Save Your Skin! 7 Sunscreen Myths Debunked
You ate right and worked out all spring long so you could fit into your itsy-bitsy, teeny-weeny, yellow polka-dot bikini. But that bikini doesn’t cover up very much skin, leaving you vulnerable to sunburn and skin damage. The benefits of protecting your skin include a lower risk of sunburn, reduced risk of skin cancer, and better-looking skin. Even if you don’t get sunburned, the sun ages your skin—and that damage isn’t limited to freckles and wrinkles.
Do you know the best way to choose among all the sunscreen options out there? In an effort to make it easier to find the best sunscreen for yourself or your children, the FDA has set up some new labeling guidelines for sun-protection products. Next summer, sunscreen manufacturers will be required to use the FDA’s new labeling guidelines. But how will you know what to choose to get your family through this summer's fun in the sun?
Before you hit the beach, make it a point to learn how to choose the best sunscreen for you and your family. Here are 7 myths about sun protection and some ways to work around those myths.

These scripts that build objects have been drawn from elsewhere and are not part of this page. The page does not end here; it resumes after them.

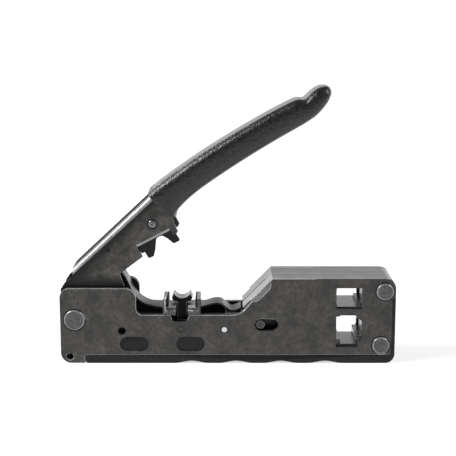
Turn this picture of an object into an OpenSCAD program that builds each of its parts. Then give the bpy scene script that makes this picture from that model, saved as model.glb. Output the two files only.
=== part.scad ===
// Hand crimping tool for modular network and telephone plugs.
// Two steel side plates carry a plastic grip insert, a plastic head cover and
// two plug nests. A sprung handle turns on the pivot rivet, drives the ram
// through a short link, and closes an arched die over a cable saddle.
// X runs along the body, Y across it, Z up. Origin: centre of the underside.

/* [Body] */
// Overall length of the body
body_l = 132; // [131:0.5:133]
// Outside width over the two side plates
body_w = 19; // [18.9:0.1:19.4]
// Thickness of each side plate
plate_t = 2; // [1.8:0.1:2]
// Height of the head
head_h = 34.4; // [34:0.1:34.8]
// Height of the floor of the die bay between pivot lobe and head
bay_z = 19.7; // [19.5:0.1:19.7]

/* [Rivets] */
// Diameter of the pivot rivet's head
pivot_head_d = 8.14; // [7.6:0.1:8.6]
// Diameter of the two head rivets' heads
rivet_head_d = 6.8; // [6.2:0.1:7]
// How far the rivet heads stand proud of the plates
rivet_proud = 0.8; // [0.5:0.1:1]

/* [Plug nests] */
// Width of the 8-contact nest, across the plug
nest8_w = 11.9; // [11.8:0.05:12]
// Width of the 4-contact nest, across the plug
nest4_w = 8.1; // [7.9:0.05:8.1]
// Pitch of the 8-contact comb
pitch8 = 1.02; // [1:0.01:1.04]
// Pitch of the 4-contact comb
pitch4 = 1.27; // [1.2:0.01:1.3]

/* [Handle] */
// Opening angle of the handle between its two stops
open_angle = 27.5; // [27.3:0.1:27.6]
// Outside width of the folded steel handle
handle_w = 14.4; // [14.2:0.1:14.4]
// Sheet thickness of the handle
handle_t = 1.5; // [1.4:0.1:1.6]
// Width of the grip sleeve
sleeve_w = 17.6; // [17:0.1:18]

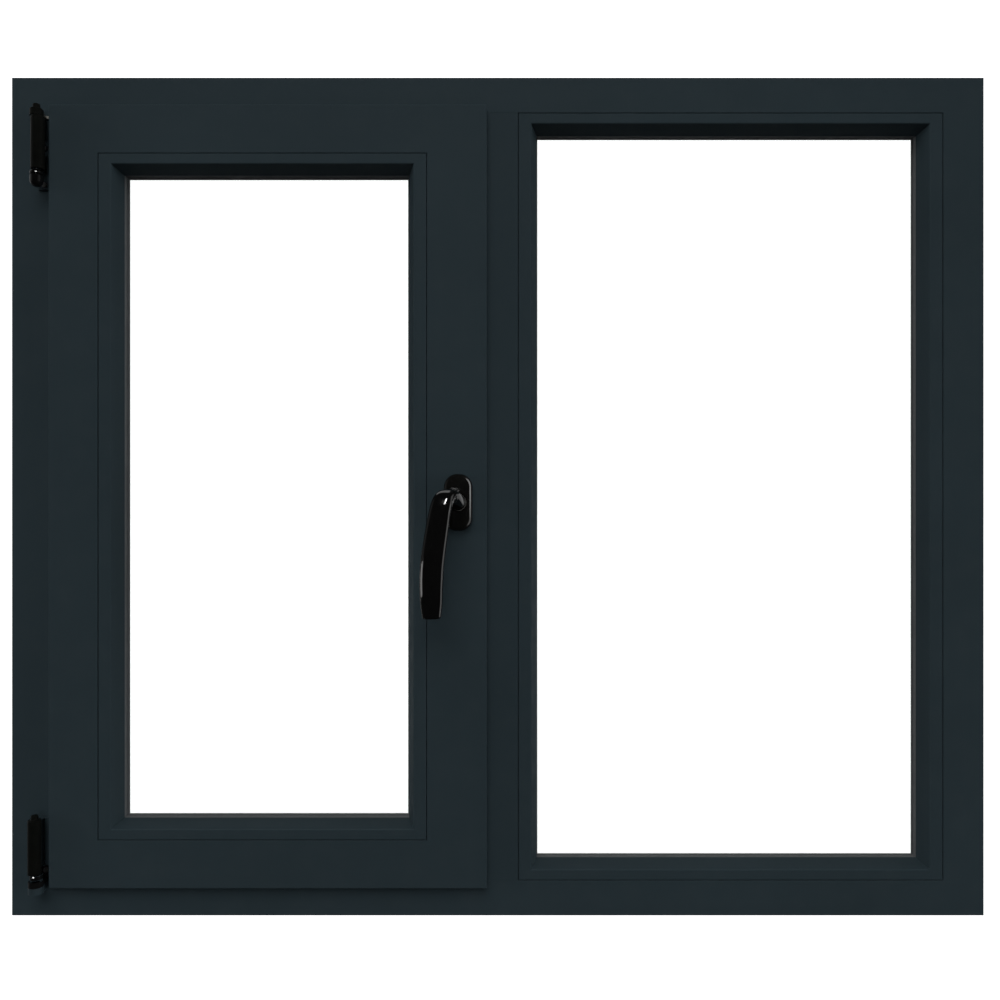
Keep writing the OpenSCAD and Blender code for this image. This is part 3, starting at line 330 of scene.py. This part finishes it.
LOOK = {
    "level": ["frame_head", "frame_sill", "sash_top_rail", "sash_bottom_rail"],
    "upright": ["frame_jamb_hinge_side", "frame_jamb_fixed_side", "mullion", "sash_hinge_stile", "sash_handle_stile"],
    "sash_bead_level": ["sash_beads_level"],
    "sash_bead_upright": ["sash_beads_upright"],
    "fixed_bead_level": ["fixed_beads_level"],
    "fixed_bead_upright": ["fixed_beads_upright"],
    "lacquer": ["handle_lever"],
    "fitting": ["stay_pin"],
    "coated": ["stay_bearing", "corner_band"],
    "coated_low": ["corner_bearing"],
    "cap": ["rosette_cover"],
    "sleeve": ["stay_bearing_cover", "corner_band_cover", "stay_pin_cap", "stay_eye_cap"],
    "zinc": ["strike_plates", "tilt_strike_plate", "pivot_bush", "sash_faceplate", "corner_drives", "stay_rail",
             "gearbox_case", "handle_base", "drive_pinion", "drive_rod", "side_cams", "top_rod", "bottom_rod",
             "stay_arm", "stay_rivet"],
    "steel": ["frame_steel_bars", "sash_steel_bars"],
    "screw": ["strike_screws", "bearing_screws", "handle_screws", "handle_spindle"],
    "rubber": ["frame_stop_gasket", "fixed_gasket_outdoor", "fixed_gasket_room", "sash_gasket_outdoor",
               "sash_gasket_room", "sash_overlap_gasket"],
    "glass": ["fixed_pane_outdoor", "fixed_pane_room", "sash_pane_outdoor", "sash_pane_room"],
    "spacer": ["fixed_spacer", "sash_spacer"],
    "packer": ["fixed_setting_blocks", "sash_setting_blocks"],
    "grey": ["mullion_connectors"],
    "dark": ["drain_caps"],
}
for look, names in LOOK.items():
    for n in names:
        if n in nodes:
            data = nodes[n].data
            data.materials.clear()
            data.materials.append(M[look])


# ------------------------------------------------------------------ mesh tools
def new_piece(name, verts, faces, look, body, slot, smooth=35):
    me = bpy.data.meshes.new(name)
    me.from_pydata([tuple(c * MM for c in v) for v in verts], [], faces)
    me.validate()
    bm = bmesh.new()
    bm.from_mesh(me)
    bmesh.ops.recalc_face_normals(bm, faces=bm.faces)
    bm.to_mesh(me)
    bm.free()
    me.shade_smooth()
    me.set_sharp_from_angle(angle=math.radians(smooth))
    me.materials.append(M[look])
    o = bpy.data.objects.new(name, me)
    scene.collection.objects.link(o)
    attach(o, body)
    return o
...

- Myth Number 1: Stratospheric SPF (Sun Protection Factor). While a higher number offers better protection against sun damage, it has not been proven that an SPF higher than 50 is any more effective. Don't pay a premium for a high SPF that's nothing but a pricey fallacy. But do look for sunscreen with an SFP of at least 15, and plan to go as high as 30 to 50 if you have very fair skin or plan on being outside for long periods of time.
- Myth Number 2: All UV rays are created equal. While only UVB rays cause sunburn, both UVA and UVB rays can lead to skin damage and skin cancer. You don’t have to wait until next summer to find Broad Spectrum sunscreens that protect against both. The UVB rays that cause sunburn are generally strongest between 10 AM and 2 PM (the time formerly known as Peak Tanning Hours), but UVA rays remain constant throughout the day. UVA rays, a major contributor to skin damage, are not filtered by glass—so if you’re in the house or in the car, you’re still at risk.
- Myth Number 3: Sunscreen is waterproof. The term “waterproof” will no longer be on labels as of next summer, because all sunscreen will wash off eventually. The FDA does permit sunscreen to be labeled “water-resistant” or “sweat-resistant,” but such labels must detail how long such protection will last—a maximum of 80 minutes. Some “water-resistant” sunscreen will only last 40 minutes.
- Myth Number 4: Apply sunscreen right before you hit the beach or dive into the pool. Sun-protection products need time to be absorbed by the skin. When possible, apply sunscreen at least 15 to 30 minutes before exposure to the sun. If you rub on sunscreen and go right outside, your skin will not be completely protected and you’ll run the risk of sunburn or skin damage. Don’t wait until the sun is at its strongest to put on your sunscreen. Begin protecting your skin first thing in the morning for maximum benefits.
- Myth Number 5: Apply sunscreen once a day; it lasts all day long. No sunscreen lasts all day. The protection will wear off even faster if you swim (and then towel off) or sweat. Plan to reapply your sun protection every two hours, and more-frequent application is better if you’re swimming.
- Myth Number 6: A little goes a long way. While more may not be better in terms of SPF over 50, more is definitely better when it comes to application. The American Academy of Dermatology recommends that you use about 1 ounce of sunscreen each time you apply. That’s about a golf-ball-size amount. If you’re planning a five-day beach vacation with three hours of beach time per day, you’ll need at least 10 ounces of sunscreen per person for that trip. And don’t wait until you get to the beach to buy your sunscreen—you’ll pay much less for sun protection when you’re closer to home. (Check for coupons on our Summer Deals page if you're buying sunscreen and swimwear online!)
- Myth Number 7: It’s called “sunblock” for a reason. Actually, there is no sunscreen that blocks all UV rays, so the FDA's new rules do not allow the word “sunblock” on labels; next summer, you won't see that term used anymore. A sunscreen with a 30 SPF protects against approximately 97% of UV rays.
Sun-protective clothing, when combined with proper sunscreen use, can also protect against the sun’s damaging rays. Those rashguard shirts made so popular by surfers are great for keeping the sand from scratching your skin as you swim or surf, but they can also help keep the sun off your skin. No need to go to surf-specialty shops on the boardwalk: you can find these at a great price at Lands End and Old Navy. Wide-brimmed hats can also keep the sun off your face (and your scalp. Do you remember to put sunscreen in your part?) And grabbing a seat in the shade of a tree or beach umbrella will help as well. So if you’re on the beach, on a boat, or even just hanging around in your own backyard, wearing sunscreen and covering up is the best way to protect your skin from the sun’s damaging rays.